Sunday, May 31, 2009

hatstuck snarls comments on Mina Loys 'mary-festo'

Mina Loy sitting on the lap of Djuana Barnes.

Hatstuck Snarls has a great long article about Mina Loy and her mary-festo (manifesto)
quote a bit here, but its very worth a read... "This lack of an “I” is an important feature of the “Feminist Manifesto.” Current scholarship surrounding the manifesto takes the presence of the manifesto’s narrator for granted, without discussing the absence of an “I” (or a “we”) or without attempting to discuss the position of the narrator herself. This is perhaps understandable in light of the narrator’s forceful tone, which itself seems to mark the speaker as a figure of authority, but, it remains important to note that the authority of this speaker comes into being simultaneously with the utterance of her many demands. This factor might be rooted in part in the fact that Loy’s narrator does not appear to be creating a social movement and thereby has no scaffolding or context, or other persons, backing her. But even this point is debatable, as the last lines of the manifesto reference the possibility of “an incalculable & wider social regeneration,” thus marking the manifesto as a revolutionary discourse meant to bring about social change through the reformation of consciousness. But just as this notion of regeneration marks the potential of reformulating consciousness as the narrator outlines, the limits of the narrator’s claims, which could also be read as evidence of their seeming visionary status, are reflected by the last lines of the manifesto, in which Loy orders women to detach themselves from the assumed impurity of sex, “Another great illusion that woman must use all her introspective clear-sightedness & unbiased bravery to destroy—for the sake of her self respect is the impurity of sex[.]” But after making this command, Loy’s narrator once again rejects her audience by rejecting their ability to follow through on her demands, “the realization in defiance of superstition that there is nothing impure in sex—except the mental attitude to it—will constitute an incalculable & wider social regeneration than it is possible for our generation to acquire” (Lost 156).
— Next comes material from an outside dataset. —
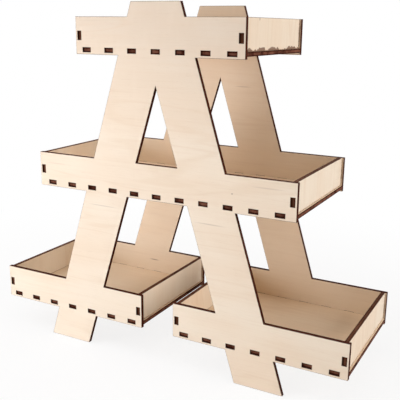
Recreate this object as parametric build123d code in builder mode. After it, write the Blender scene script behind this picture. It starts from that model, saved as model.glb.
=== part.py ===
from build123d import *
import math
import os

# Paint rack organizer: an A-shaped stand with four open trays on three tiers, press-fitted
# from laser-cut plywood. Two identical frames stand at the front and the back, each cut in one
# piece with its two legs and four tray sides. Between them run four tray floors and eight end
# walls, and every one of those is held by tabs that pass through slots.
#
# Millimetres. The origin is at the centre of the footprint, level with the feet.
# +X runs along the trays, +Y from the front frame to the back frame, +Z up.

# Sheet and fit
ply = 3.0  # thickness of the sheet that every piece is cut from
fit_gap = 0.05  # clearance on each side of a tab in its slot

# Frames
overall_depth = 99.0  # outer face of the front frame to outer face of the back frame
crown_width = 38.2  # flat top, where the two legs cross
crown_rise = 9.7  # crown above the top tray's rim
leg_width = 34.5  # square across the leg
leg_lean = 17.3  # degrees between a leg and the vertical

# Tiers
foot_height = 23.8  # feet below the lower trays' sides
tier_spacing = 98.8  # one tier to the next
tray_height = 25.5  # lower edge to rim of a tray's side
floor_rise = 1.6  # underside of a floor above the lower edge of its tray's sides

# Tray lengths along X
top_length = 130.6
middle_length = 206.6
lower_length = 129.2
lower_gap = 26.9  # between the two lower trays

# Tabs
tab_width = 6.7  # along a floor's edge
short_tray_tabs = 7  # along each side of a top or lower tray's floor
long_tray_tabs = 11  # along each side of the middle tray's floor
short_tab_margin = 9.0  # tray's end to the middle of its first tab, top and lower trays
long_tab_margin = 11.1  # the same, middle tray
side_tab_height = 6.0  # tab at each end of an end wall
tab_recess = 1.0  # ends of the tabs, in from the frames' outer faces
end_inset = 1.5  # end wall's outer face, in from the tray's end

# Worked out from the sizes above
inner_depth = overall_depth - 2 * ply
tab_span = overall_depth - 2 * tab_recess  # end to end of a front tab and a back tab
slope = math.tan(math.radians(leg_lean))
leg_span = leg_width / math.cos(math.radians(leg_lean))  # level width of a leg
lower_z = foot_height
middle_z = lower_z + tier_spacing
top_z = middle_z + tier_spacing
overall_height = top_z + tray_height + crown_rise
lower_x = (lower_gap + lower_length) / 2
foot_outer_x = crown_width / 2 + slope * overall_height
wall_height = tray_height - floor_rise - ply

# Each tray: name, middle along X, lower edge, length, tabs a side, first tab's margin
trays = [
    ("top_tray", 0.0, top_z, top_length, short_tray_tabs, short_tab_margin),
    ("middle_tray", 0.0, middle_z, middle_length, long_tray_tabs, long_tab_margin),
    ("lower_left_tray", -lower_x, lower_z, lower_length, short_tray_tabs, short_tab_margin),
    ("lower_right_tray", lower_x, lower_z, lower_length, short_tray_tabs, short_tab_margin),
]


def tab_places(middle_x, length, count, margin):
    """X of each floor tab: evenly spaced from margin at one end to margin at the other."""
    pitch = (length - 2 * margin) / (count - 1)
    first = middle_x - length / 2 + margin
    return [first + pitch * i for i in range(count)]


def wall_places(middle_x, length):
    """X of the middle of the left and right end walls' thickness."""
    reach = length / 2 - end_inset - ply / 2
    return [middle_x - reach, middle_x + reach]


def save(solid, name):
    """Label a finished piece and write its STEP file."""
    solid.label = name
    export_step(solid, f"parts/{name}.step")


def make_frame(name, outer_face):
    """One-piece frame: legs, crown and tray sides, with the slots that take every tab.

    outer_face is the plane that the outline is drawn on; the sheet lies on its +Y side.
    """
    with BuildPart() as frame:
        with BuildSketch(outer_face):
            # Right leg: its outer edge ends at the crown's corner, its inner edge runs on
            # across the middle line until it meets the crown.
            with BuildLine():
                Polyline(
                    (foot_outer_x, 0),
                    (crown_width / 2, overall_height),
                    (crown_width / 2 - leg_span, overall_height),
                    (foot_outer_x - leg_span, 0),
                    close=True,
                )
            make_face()
            mirror(about=Plane.YZ)
            for _, middle_x, z, length, _, _ in trays:
                with Locations((middle_x, z + tray_height / 2)):
                    Rectangle(length, tray_height)
            # Slots for the floors' tabs and for the end walls' side tabs.
            for _, middle_x, z, length, count, margin in trays:
                floor_z = z + floor_rise + ply / 2
                with Locations(*[(x, floor_z) for x in tab_places(middle_x, length, count, margin)]):
                    Rectangle(tab_width + 2 * fit_gap, ply + 2 * fit_gap, mode=Mode.SUBTRACT)
                with Locations(*[(x, z + tray_height / 2) for x in wall_places(middle_x, length)]):
                    Rectangle(ply + 2 * fit_gap, side_tab_height + 2 * fit_gap, mode=Mode.SUBTRACT)
        extrude(amount=-ply)
    save(frame.part, name)


def make_floor(name, middle_x, z, length, count, margin):
    """Tray floor: a plain board with tabs along its front and back edges."""
    with BuildPart() as floor:
        with BuildSketch(Plane.XY.offset(z + floor_rise)):
            with Locations((middle_x, 0)):
                Rectangle(length, inner_depth)
            with Locations(*[(x, 0) for x in tab_places(middle_x, length, count, margin)]):
                Rectangle(tab_width, tab_span)
        extrude(amount=ply)
    save(floor.part, name)


def make_end_wall(name, wall_x, z):
    """End wall: stands on the floor between the frames, with one tab into each."""
    floor_top = z + floor_rise + ply
    with BuildPart() as wall:
        with BuildSketch(Plane.YZ.offset(wall_x - ply / 2)):
            with Locations((0, floor_top + wall_height / 2)):
                Rectangle(inner_depth, wall_height)
            with Locations((0, z + tray_height / 2)):
                Rectangle(tab_span, side_tab_height)
        extrude(amount=ply)
    save(wall.part, name)


os.makedirs("parts", exist_ok=True)

make_frame("front_frame", Plane.XZ.offset(overall_depth / 2))
make_frame("back_frame", Plane.XZ.offset(ply - overall_depth / 2))

for tray, middle_x, z, length, count, margin in trays:
    make_floor(f"{tray}_floor", middle_x, z, length, count, margin)
    for side, wall_x in zip(("left", "right"), wall_places(middle_x, length)):
        make_end_wall(f"{tray}_{side}_end_wall", wall_x, z)
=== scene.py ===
import math

import bpy
import numpy as np
from mathutils import Euler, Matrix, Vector
from mathutils.geometry import tessellate_polygon


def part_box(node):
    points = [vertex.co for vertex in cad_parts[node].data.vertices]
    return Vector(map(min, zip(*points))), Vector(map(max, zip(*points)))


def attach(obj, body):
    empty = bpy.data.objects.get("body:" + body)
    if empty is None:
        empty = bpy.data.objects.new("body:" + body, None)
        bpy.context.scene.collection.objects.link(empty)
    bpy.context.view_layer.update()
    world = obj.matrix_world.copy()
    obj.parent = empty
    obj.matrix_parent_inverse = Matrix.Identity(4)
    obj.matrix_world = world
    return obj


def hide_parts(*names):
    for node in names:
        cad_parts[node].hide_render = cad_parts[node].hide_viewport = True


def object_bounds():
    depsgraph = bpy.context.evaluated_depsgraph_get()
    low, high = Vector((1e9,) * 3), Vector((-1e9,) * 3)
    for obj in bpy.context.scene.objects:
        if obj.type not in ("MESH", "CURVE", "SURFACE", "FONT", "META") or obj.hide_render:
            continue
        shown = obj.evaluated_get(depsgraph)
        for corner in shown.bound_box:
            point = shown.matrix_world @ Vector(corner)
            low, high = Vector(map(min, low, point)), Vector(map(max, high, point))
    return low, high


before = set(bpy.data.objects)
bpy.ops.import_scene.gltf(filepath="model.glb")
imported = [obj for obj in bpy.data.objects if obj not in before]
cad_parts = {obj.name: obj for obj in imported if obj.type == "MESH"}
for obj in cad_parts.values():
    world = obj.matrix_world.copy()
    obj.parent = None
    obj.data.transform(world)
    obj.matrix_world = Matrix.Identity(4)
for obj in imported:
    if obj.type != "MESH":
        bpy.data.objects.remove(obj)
cad_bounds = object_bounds()


# Frames. The front and back frames are each laser-cut in one piece from a 3 mm birch plywood
# sheet: legs, crown and tray sides, with a slot for every tab. The faces stay bare veneer, and
# the beam leaves the cut edges charred. They are pressed onto the tabs, with no screws or glue.

mm = 0.001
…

While presumably Loy’s narrator turns her back on the audience once again because has managed to grasp the notion that “there is nothing impure in sex,” this sense of the narrator’s superiority is not able to maintain a stable presence throughout the manifesto.

Rachel Blau DuPlessis, as will be further discussed, examines the “Feminist Manifesto,” in relation to Loy’s Love Songs, in order to argue that “feminine consciousness is a specter haunting the poem” (“Seismic” 52)."